For weeks we have been hearing about the dismal youth voter turnout in the 2011 election — 38 per cent — and shaking our heads about what can be done.

(In the 1970s, it wasn't unusual to have a total participation rate of around 80 per cent, and a youth participation rate of 70 per cent.)

But it just doesn't seem that difficult to me to understand this. For the most part youth aren't voting because they don't trust any one politician over another — to youth they all seem to act the same way once in power — and the issues on the table locally and nationally don't resonate with them.

From the conversations I've had, youth are very concerned about their employment, about climate change — since this generation is basically downloading the issue onto them — about access to education, public and sustainable transportation, online voting, student debt and even alternative ways to participate in democracy.

The political parties are for the most part targeting their messaging at middle-class voters at the older end of the spectrum — and there are more of them, as there are more Canadians aged 55 to 64 than there are aged 15 to 24. Thirty years ago, the younger cohort was twice the size of the older one.

For this older segment it's all about weathering retirement, or staying afloat until you get to retirement.

Some pundits have floated the idea that the Stephen Harper Conservatives have purposely avoided reaching out to youth, as their votes could seriously upset any chance the Conservatives have of winning, so poorly is the party viewed by this slice of the population.

There is no doubt that society is changing, yet the messages from today's parties seem like a re-run video from days past.

Youth are settling down at an older age, having kids much later.

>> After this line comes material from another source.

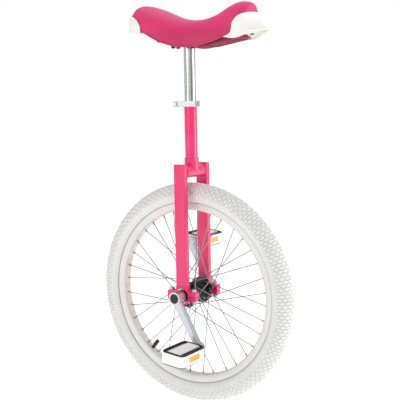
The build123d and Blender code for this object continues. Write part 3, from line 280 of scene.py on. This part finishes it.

Many are unable to buy a house, or are not really interested in doing so; they are finding their career paths much later in life, and many live at home well into their late 20s. They are not driven by concerns over how the healthcare system is working, or if parks, roads, schools and libraries are maintained like the typical taxpayer of the previous generation.

They also move... a lot. So making the actual process of voting difficult will just keep them away from the ballot box as well.

And it doesn't help that changes to The Fair Elections Act made last year mean that Elections Canada cannot address the issue of lower turnout among young voters through advertising and other promotional campaigns — such advertising was deemed undemocratic because it might benefit one party over another.

However, even with all these factors in the mix, the overriding obstacle to strong youth voter turnout still appears to be that most young voters just don't see anyone worth voting for.

And Canadian youth are not alone in these patterns.

A long-running European survey found that in 2008, 22 per cent of French 15 to 24 year-olds said they believed society's problems could be fixed only by revolutionary action.

In 1990 the equivalent figure was just seven per cent.

When charismatic politicians do appear, they can win over the young. We only need to look south of the border to see the reality of that — Barack Obama would not have been elected in 2008 and 2012 had it not been for remarkably high youth turnout in his favour.

All of this is enough to feel like the use of the word crisis when describing the youth voter situation is not an exaggeration.

Making the situation even more serious is the finding of a 2013 Parliament of Canada study which concluded that young voters' apathy is permanent — they actually don't even start voting as they get older — one of the key reasons the average participation rate in Canada is dropping.

The last word goes to the Conservatives — and if you can't figure out why they aren't getting the youth vote after reading this, well....

This is from a Conservative pamphlet at the student union at the University of Calgary. On one side it says, "Let the lefties run your campus, help the Conservatives run the country."

On the other side it says, "Dropping taxes for families, dropping bombs on ISIS, dropping crooks in jail."